Nach dem 2:0-Sieg über Mönchengladbach wähnt man sich bei 1860 München in der Lage, die Krise zu überwinden, während beim Gegner ein bißchen was fehlt  ■ Aus München Thomas Hahn

Oft in dieser Bundesliga-Saison hat Karl-Heinz Wildmoser, Präsident des TSV 1860 München, sich selbst bemitleiden müssen für das Weh und Leid, das sein Tagwerk als millionenschwerer Klub-Chef mit sich bringt. Weil 1860 doch so bös abgerutscht war in der Tabelle und ihn daraufhin Kritik traf. Um so mehr genießt er es nun, daß sein Personal im Begriffe ist, die Krise zu überwinden. Und zeigt das gern in Wort und Tat: Als die weiß- blaue Fangemeinde im Olympiastadion mit rhythmischem Klatschen den 2:0-Erfolg über Borussia Mönchengladbach zu feiern begann, erhob sich auch der feiste Grande und stampfte mit weit ausholender Bewegung seine Pranken gegeneinander. Das tat er so kraftvoll, als wolle er sich die Mittelhand brechen. Und später sprach er staatstragend: „Ich bin richtig stolz auf unsere Mannschaft.“

1860 ist durch den Sieg auf Platz 13 emporgeschnellt, und es verdichtet sich die Ahnung: Für Wildmoser wird es noch einmal günstig ausgehen, nachdem der hohe Herr mitverschuldete, daß die Mannschaft sich im Abstiegskampf verfing. Seine Personalpolitik zu Saisonbeginn hatte monatelang Ärger heraufbeschworen, der die Arbeitnehmer vom Fußball ablenkte.

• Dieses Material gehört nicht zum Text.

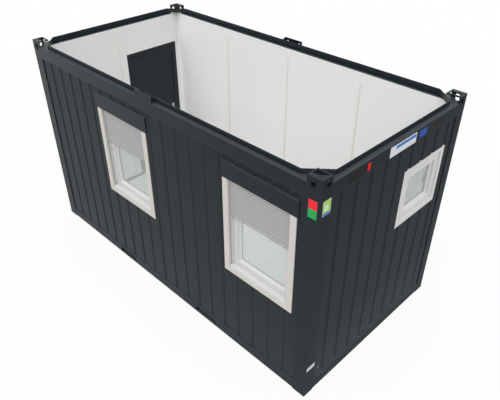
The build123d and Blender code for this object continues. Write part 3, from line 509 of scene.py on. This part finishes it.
def slat_coating(name, base, bottom):
    """Painted slats with painted light and shade across each slat, darkest in their joints, above a
    bottom bar with its own grooves in painted shade.
    """
    finish = Finish(name)
    height = finish.axes()[2]
    cloud = finish.noise(4.0)
    above = height - (bottom + BOTTOM_BAR)
    spare = 20.0  # whole slats that keep the count above zero under the bar
    slat = (above / SLAT_PITCH + spare).fraction()
    half = (above * 2.0 / SLAT_PITCH + spare).fraction()
    # painted light and shade across each slat, darkest in the joints, and on the bottom bar's grooves
    slats = finish.steps(slat, [(0.0, 0.72), (0.18, 0.95), (0.5, 1.0), (0.82, 0.88), (1.0, 0.70)])
    ribs = finish.steps(half, [(0.0, 0.88), (0.5, 1.0), (1.0, 0.88)])
    low = finish.between(height, bottom - 0.01, bottom + BOTTOM_BAR + SLAT_PITCH)
    level = slats * (1 - low) + ribs * low
    tone = finish.mix(1 - level, finish.mottle(cloud, base, 0.98, 1.02), BLACK)
    return finish.surface(tone, Roughness=0.46 + cloud * 0.08,
                          Normal=finish.bump(level, 0.0006, 0.4), Specular_IOR_Level=0.3)


def brushed_metal(name, base):
    """Fine brushed metal."""
    finish = Finish(name)
    hair = finish.noise(700.0, 2.0)
    return finish.surface(finish.mottle(hair, base, 0.90, 1.08), Metallic=0.9,
                          Roughness=0.30 + hair * 0.16, Normal=finish.bump(hair, 0.00004, 0.5))


def rubber_seal(name, base):
    """Rubber or sealant with a dry bloom."""
    finish = Finish(name)
    bloom = finish.noise(40.0, 4.0)
    return finish.surface(finish.mix(bloom, base, shade(base, 1.3)),
                          Roughness=0.70 + bloom * 0.15, Normal=finish.grain(PEEL, 0.00004),
                          Specular_IOR_Level=0.1)


def glass_with_painted_reflection(name, base, painted_reflection=0.36):
    """Insulating glass that shows the room pale behind a painted reflection, a light even veil."""
    finish = Finish(name)
    cloud = finish.noise(2.5, 2.0)
    clear = finish.node("ShaderNodeBsdfTransparent", None, {"Color": (0.93, 0.96, 0.95, 1.0)})
    body = finish.node("ShaderNodeBsdfPrincipled", None,
                       {"Base Color": finish.mottle(cloud, base, 0.98, 1.02),
                        "Roughness": 0.04, "Specular IOR Level": 0.3})
    share = painted_reflection + (cloud - 0.5) * 0.01
    return finish.put_out(finish.node("ShaderNodeMixShader", None, {0: share, 1: clear, 2: body}))


def dress(material, *nodes):
    """Gives CAD nodes their finish."""
    for node in nodes:
        slots = NODES[node].material_slots
        if not slots:
            NODES[node].data.materials.append(material)
        for slot in slots:
            slot.material = material


# ---- mesh pieces
def piece(name, build, material, slot, body="cabin", bevel=None, smooth=False, **sizes):
    """A new object that rides on a body, from a function that fills a bmesh.

    The function gets every further value by its name.
    """
    mesh = bpy.data.meshes.new(name)
    bm = bmesh.new()
    build(bm, **sizes)
    bmesh.ops.recalc_face_normals(bm, faces=bm.faces)
    for face in bm.faces:
        face.smooth = smooth
    bm.to_mesh(mesh)
    bm.free()
    mesh.materials.append(material)
    thing = bpy.data.objects.new(name, mesh)
    bpy.context.scene.collection.objects.link(thing)
    if bevel:
        modifier = thing.modifiers.new("edge", "BEVEL")
        modifier.width = bevel
        modifier.segments = 2
        modifier.limit_method = "ANGLE"
    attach(thing, body)


def add_box(bm, low, high):
    """An axis-aligned box into a bmesh."""
    low, high = Vector(low), Vector(high)
    size = [abs(reach) for reach in high - low]
    bmesh.ops.create_cube(bm, size=1.0, matrix=Matrix.LocRotScale((low + high) / 2, None, size))


def prism(bm, outline, way):
    """A solid from a flat outline pushed along a vector."""
    ends = [[bm.verts.new(Vector(point) + shift) for point in outline]
            for shift in (Vector(), way)]
    bm.faces.new(ends[0])
    bm.faces.new(ends[1])
    for k in range(len(outline)):
        n = (k + 1) % len(outline)
        bm.faces.new((ends[0][k], ends[0][n], ends[1][n], ends[1][k]))


def spot(wall, along, height, out):
    """A point on a wall: along it, above the ground, and out from the middle."""
    normal, run = wall
    return run * along + UP * height + normal * out


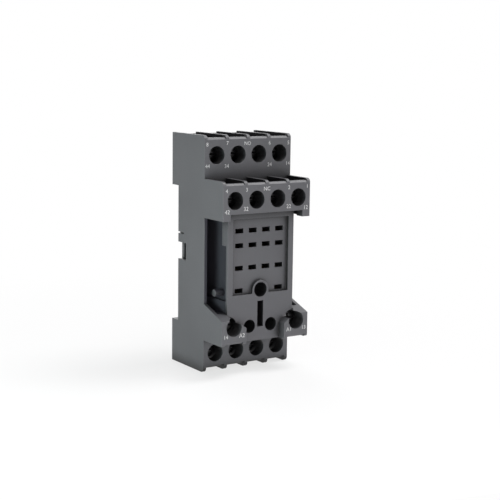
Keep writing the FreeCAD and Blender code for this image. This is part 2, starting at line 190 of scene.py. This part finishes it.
# Camera, from a fit to the photograph's edges and holes
CAMERA_AT = (-180.08, -282.72, 86.03)
CAMERA_RIGHT = (0.83973, -0.54286, 0.01279)
CAMERA_DOWN = (-0.07378, -0.1374, -0.98776)
CAMERA_AHEAD = (0.53797, 0.82851, -0.15543)
LENS = 85.557
SENSOR = 36.0
NEAR_LIMIT = 0.01
FAR_LIMIT = 20.0

# Floor: half its side in metres, its drop below the part in millimetres, and its look
# Its own shaded share gives way to plain white between the two distances, in metres
FLOOR_HALF = 1.5
FLOOR_DROP = 0.02
FLOOR_COLOUR = (0.85, 0.85, 0.85)
GLOW_DISTANCES = (0.03, 0.16)
GLOW_NEAR_SHARE = 0.7

# Light: the world's strength, the lamps' target height in millimetres, and the lamps with
# azimuth (0 in front, positive to the left), elevation, distance, size, power and colour
AMBIENT = 0.15
LAMP_TARGET = 33
LAMPS = {
    "lamp_top": (-20, 70, 0.9, 0.5, 2.6, (1.0, 0.97, 1.0)),
    "lamp_left": (76, -12, 0.15, 0.09, 0.23, (0.82, 1.0, 0.96)),
    "lamp_rim": (-73, 56, 0.9, 0.35, 5.0, WHITE),
    "lamp_low": (12, -14, 0.12, 0.07, 0.09, (1.0, 0.98, 1.0)),
    "lamp_back": (195, 30, 0.9, 0.5, 3.0, WHITE),
}


def y_at(depth):
    return REAR_Y - depth


def column_x(column):
    return (column - MIDDLE_COLUMN) * HOLE_PITCH


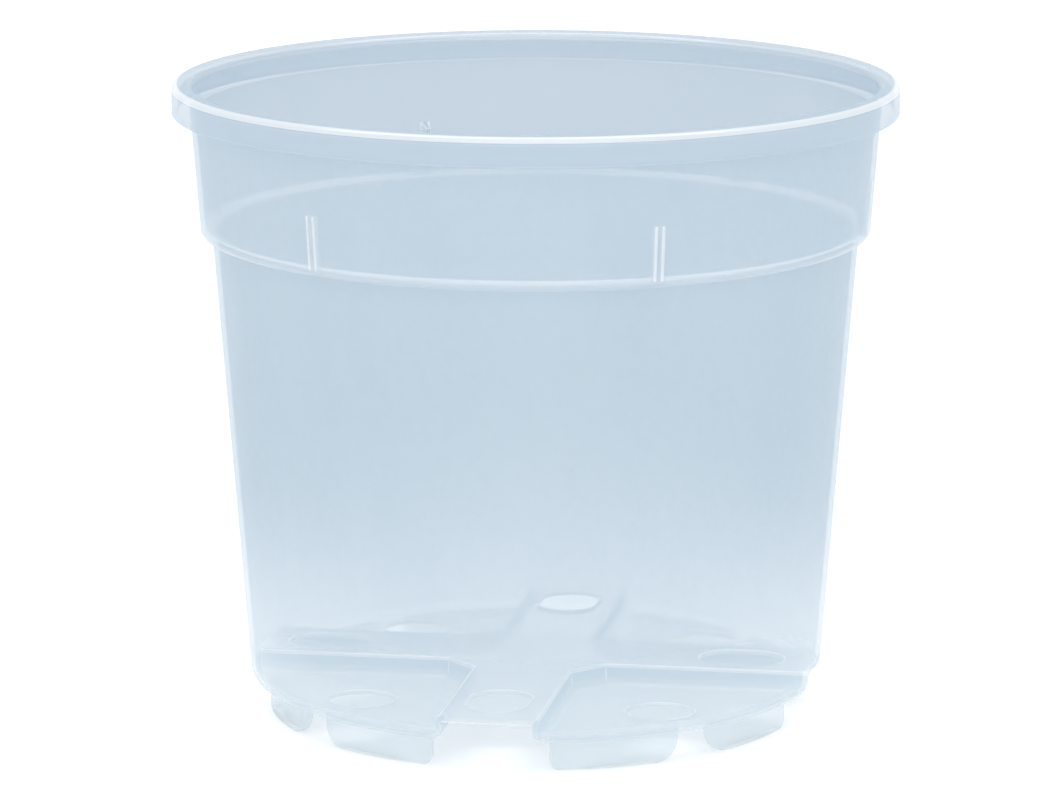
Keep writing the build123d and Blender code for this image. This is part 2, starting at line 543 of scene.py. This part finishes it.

Vergessen, verziehen. Weil Trainer Werner Lorant endlich eine Elf gefunden hat, die es ver- dient, regelmäßig aufgeboten zu werden. Weil Ned Zelic, Abderrahim Ouakili und Bernd Hobsch sich als hilfreiche Zugänge erweisen – Stürmer Hobsch und Spielgestalter Ouakili schossen gegen Gladbach die Tore. Und weil die anderen Kollegen kapiert haben, daß sich mit Konzentration, Kampf und einfachem Flügelspiel am ehesten Punkte erstreiten lassen. Außerdem ist die Fehlerquote geringer als vor wenigen Wochen; am Samstag beschränkten sich die Patzer auf die ersten Minuten: Holger Greilich ließ Andzrej Juskowiak an die Latte schießen (7.), Miroslav Stevic mußte sich auf dem Feld entkleiden, weil er die Hose falsch rum angezogen hatte.

Jeglicher Sorgen ledig fühlt sich trotzdem noch keiner bei 1860. „Ich kann doch jetzt nicht feiern“, raunzte Lorant. Aber ein bedeutender Erfolg war das 2:0 schon, weil errungen gegen einen Nachbarn aus der düstersten Region der Ligatabelle. Um so frustrierter waren die Gladbacher nach dem verkorksten Dienstgang. Christian Hochstätter, wegen Muskelfaserrisses ausgewechselt, analysierte die Teamleistung treffend: „Von Aufwärtstrend nichts zu sehen.“ In den trauerschwarzen Gladbach- Trikots steckten bewegungsge- hemmte Stürmer, unachtsame Verteidiger und ideenlose Mittelfeldspieler. Kapitän Stefan Effenberg zeigte noch am meisten Aktionismus. Doch weil er die letzten Tage infolge Magen-Darm-Grippe mehr auf dem Klo als am Ball verbracht hatte, dauerte das nicht viel länger als eine halbe Stunde.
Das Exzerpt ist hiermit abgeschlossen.